Но в Париже король надолго не остановился. Не прошло и пяти дней после того, как он покинул Лион, как он, сославшись на неотложные государственные дела, галопом помчался в Вернёй, где его ждала очаровательная Генриетта де Бальзак д’Антраг. Получается, что прибывшая во Францию флорентийка очень быстро заставила Генриха IV вспомнить о такой стройной и такой остроумной по сравнению с ней любовнице. В самом деле, неужели мужчина после стольких трудов не может позволить себе немного наслаждения?
А тем временем парижане хотели устроить королю и его новой супруге торжественный прием, но Генрих IV приказал не делать этого, заявив, что средства государственной казны лучше потратить на дела, более необходимые и неотложные. Поэтому ограничились лишь стрельбой из пушек, когда Мария Медичи проезжала мимо Бастилии.
Первую ночь во французской столице Мария провела во дворце кардинала Гонди, и лишь потом она получила возможность обосноваться в Лувре.
И тут надо сказать, что в те времена Лувр был совсем не таким, каким он выглядит сейчас. Мария Медичи тогда пережила своего рода потрясение при виде этого сооружения и даже решила, что с ней сыграли злую шутку.
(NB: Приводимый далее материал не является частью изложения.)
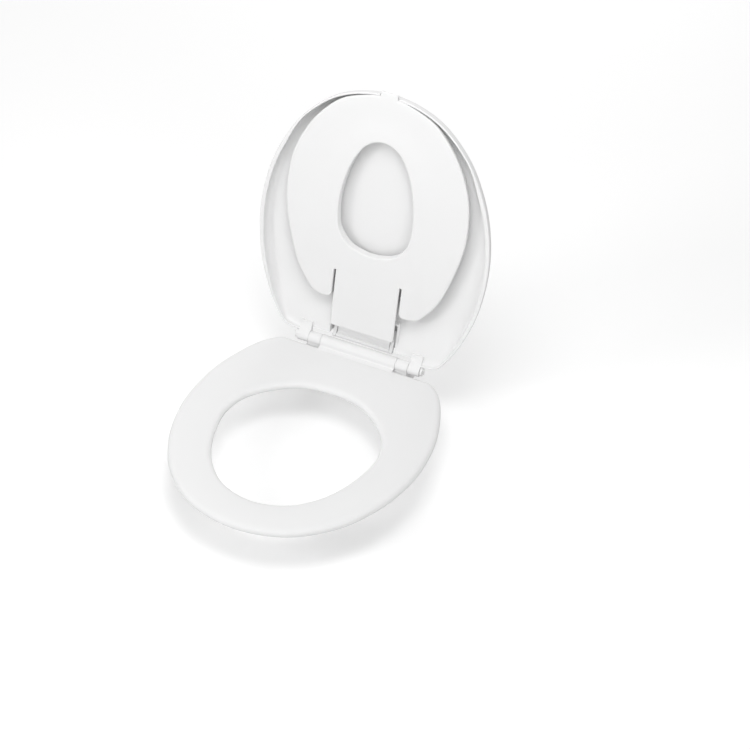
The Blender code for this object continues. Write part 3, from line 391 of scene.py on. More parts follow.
# %% Metal
def drawn_steel(name):
    look = Look(name)
    lines = look.noise(0.0004, 4.0, 0.7, look.stretched((0.05, 1.0, 1.0)))
    stain = look.noise(0.004, 3.0)
    look.set(Base_Color=stain.mix((0.55, 0.56, 0.58), (0.68, 0.69, 0.70)), Metallic=1.0,
             Roughness=lines.between(0.3, 0.7, 0.20, 0.36))
    return look.relief(lines, 0.00001).material


def sintered(name):
    look = Look(name)
    grain = look.noise(0.0006, 5.0, 0.7)
    look.set(Base_Color=grain.mix((0.07, 0.07, 0.075), (0.15, 0.15, 0.16)), Metallic=0.4,
             Roughness=grain.between(0.3, 0.7, 0.38, 0.62))
    return look.relief(grain, 0.00003).material


FINISHES["steel"] = drawn_steel("steel")
FINISHES["magnet"] = sintered("magnet_dark")
print("finishes:", sorted(FINISHES))

# %% [markdown]
# ## Smooth curves from a few chosen points
#
# A moulded outline has no corners, so the few chosen points need a smooth curve through them. A
# Bezier curve would need handles for each. A Catmull-Rom curve runs through the points by
# itself. The distance from a centre is then read off at even angles, because two outlines that
# are read at the same angles can be joined point by point, however different their shapes are.
# `loop` turns such distances back into points, and `rounded` gives the steps up a soft rim.


# %% Curves
def through(points, steps):
    """Catmull-Rom points through a padded list: the first and last points only steer."""
    spots = []
    for i in range(1, len(points) - 2):
        a, b, c, d = points[i - 1 : i + 3]
        for k in range(steps):
            t = k / steps
            spots.append(0.5 * (2 * b + (c - a) * t + (2 * a - 5 * b + 4 * c - d) * t**2
                                + (3 * b - a - 3 * c + d) * t**3))
    spots.append(points[-2])
    return np.array(spots)


def half_outline(shares, half_width, length, steps=24):
    given = np.array([(a * half_width, b * length) for a, b in shares])
    mirrored = given * (-1.0, 1.0)
    return through(np.vstack([mirrored[1], given, mirrored[-2]]), steps)


AROUND = 320
ANGLES = np.linspace(-math.pi, math.pi, AROUND, endpoint=False)


def reach_at(shares, half_width, length, centre=RING_CENTRE):
    """The distance of an outline from a centre, at every one of the even angles."""
    spots = half_outline(shares, half_width, length)
    turn = np.arctan2(np.maximum(spots[:, 0], 0.0), spots[:, 1] - centre)
    reach = np.hypot(spots[:, 0], spots[:, 1] - centre)
    order = np.argsort(turn)
    return np.interp(np.abs(ANGLES), turn[order], reach[order])


def section(shares, width, height, steps=5):
    """A smooth edge section from a few (inset share, height share) pairs."""
    given = np.array([(a * width, b * height) for a, b in shares])
    ends = np.vstack([2 * given[0] - given[1], given, 2 * given[-1] - given[-2]])
    return through(ends, steps)


def arc(across, ahead, radius, start, end, steps=14):
    """Points of an arc in a plane, from one angle in degrees to another."""
    turns = np.radians(np.linspace(start, end, steps))
    return [(across + radius * math.cos(turn), ahead + radius * math.sin(turn)) for turn in turns]


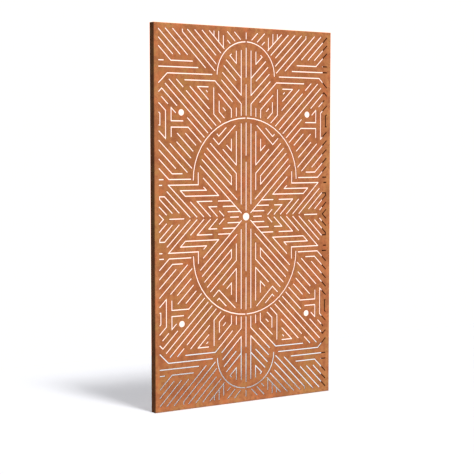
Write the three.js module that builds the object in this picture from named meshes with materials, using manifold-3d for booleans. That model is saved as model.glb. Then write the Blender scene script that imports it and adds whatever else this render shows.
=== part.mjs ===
// Weathering steel screen panel: one sheet folded into a shallow tray, with a return along each edge and a
// lip turned in behind the two upright ones, and an ornament of slots and round holes cut through its face.
// Millimetres, +Z up, the face looks along -Y.
// The origin is the middle of the underside of the bottom return.

import * as THREE from "three";
import { mergeVertices } from "three/addons/utils/BufferGeometryUtils.js";
import Module from "manifold-3d";

const wasm = await Module();
wasm.setup();

// Driving dimensions of the folded sheet
const panelWidth = 990;
const panelHeight = 1800;
const returnDepth = 42;
const lipWidth = 20;
const sheetThickness = 2;
const innerBendRadius = 2;
const bendSteps = 3;

// Driving dimensions of the cuts
const slotWidth = 5;
const borderWidth = 24;
const slotLand = 9;
const slotPitch = 28;
const mirrorTie = 6.5;
const sideHoleDiameter = 30;
const centreHoleDiameter = 37;
const cutterReach = 1;
const sideHoleSteps = 20;
const centreHoleSteps = 28;
const archSteps = 11;

const steel = new THREE.MeshStandardMaterial({ color: 0xb06a42, roughness: 0.85, metalness: 0.1 });

// The ornament is drawn face on, one quarter of it: x out from the middle line, y up from half height.
// It is drawn for a field of this half size inside the border, and follows the panel's own field each way.
const drawnField = { x: 471, y: 876 };

// A cut runs along guides, and turns where one guide meets the next. A straight guide is a x + b y = c.
const level = (y) => ({ a: 0, b: 1, c: y });
const upright = (x) => ({ a: 1, b: 0, c: x });
const slope = (rise) => ({ a: -1, b: 1, c: rise });
const counter = (sum) => ({ a: 1, b: 1, c: sum });
const ring = (y, radius) => ({ y, radius });
const border = { edge: true };

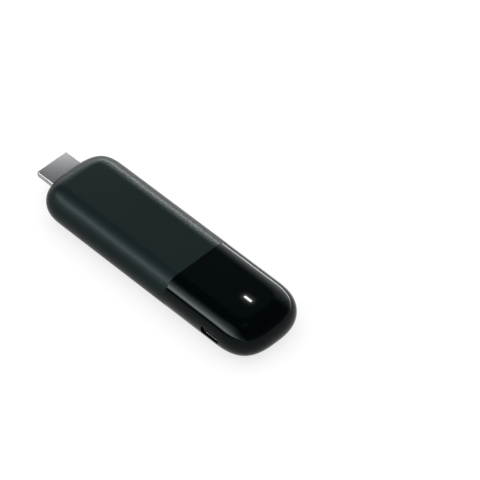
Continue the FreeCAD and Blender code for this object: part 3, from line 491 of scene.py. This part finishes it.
def housing_part(name, outline, way, rings, softness=0):
    """One half of the housing: skin, inside and the rings that join them at its open end.

    way is 1 for the half behind the seam and -1 for the one before it. Each ring is (x, depth).
    """
    surface = Surface()
    outside_end, inside_end = SEAM + way * SEAM_ROUND, rings[-1][0]
    outside = [(outside_end, -HALF_WIDTH, 0, -1), *outline, (outside_end, HALF_WIDTH, 0, 1)]
    inside = [(inside_end, -HALF_WIDTH, 0, -1), *outline, (inside_end, HALF_WIDTH, 0, 1)]
    housing_grid(surface, outside, 0, 1, softness)
    housing_grid(surface, inside, WALL, -1)
    swept = []
    for angle in angles(0, 90, SEAM_STEP):
        x = SEAM + way * SEAM_ROUND * (1 - math.sin(angle))
        depth = SEAM_ROUND * (1 - math.cos(angle))
        swept.append(housing_ring(x, depth, -way * math.sin(angle), math.cos(angle)))
    last_x, last_depth = SEAM, SEAM_ROUND
    for x, depth in rings:
        run, rise = x - last_x, depth - last_depth
        size = math.hypot(run, rise)
        points, normals, _ = housing_ring(x, depth, -way * rise / size, way * run / size)
        swept[-1] = (*swept[-1][:2], normals)
        swept.append((points, normals, normals))
        last_x, last_depth = x, depth
    surface.sweep(swept)
    return surface.build(name)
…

Она-то рассчитывала вступить во что-то, сравнимое с великолепными дворцами ее родной Флоренции, а ее встретили мрачные серые стены, грязь, пыль и грубая мебель, пригодная разве что для свалки. А запахи!.. В общем, нет никакого смысла объяснять, что почувствовала молодая женщина, перешагнув порог своего нового жилища.
Но делать было нечего, и весь остаток зимы и весну 1601 года Мария Медичи осматривала достопримечательности Парижа и его окрестностей. При этом она часто останавливалась в Фонтенбло, где тогда еще вовсю велись строительные работы. Надо отметить, что Генрих IV все-таки занимался украшением и благоустройством своих владений, и Мария Медичи, чтобы ему понравиться, делала вид, что ее все это тоже очень интересует.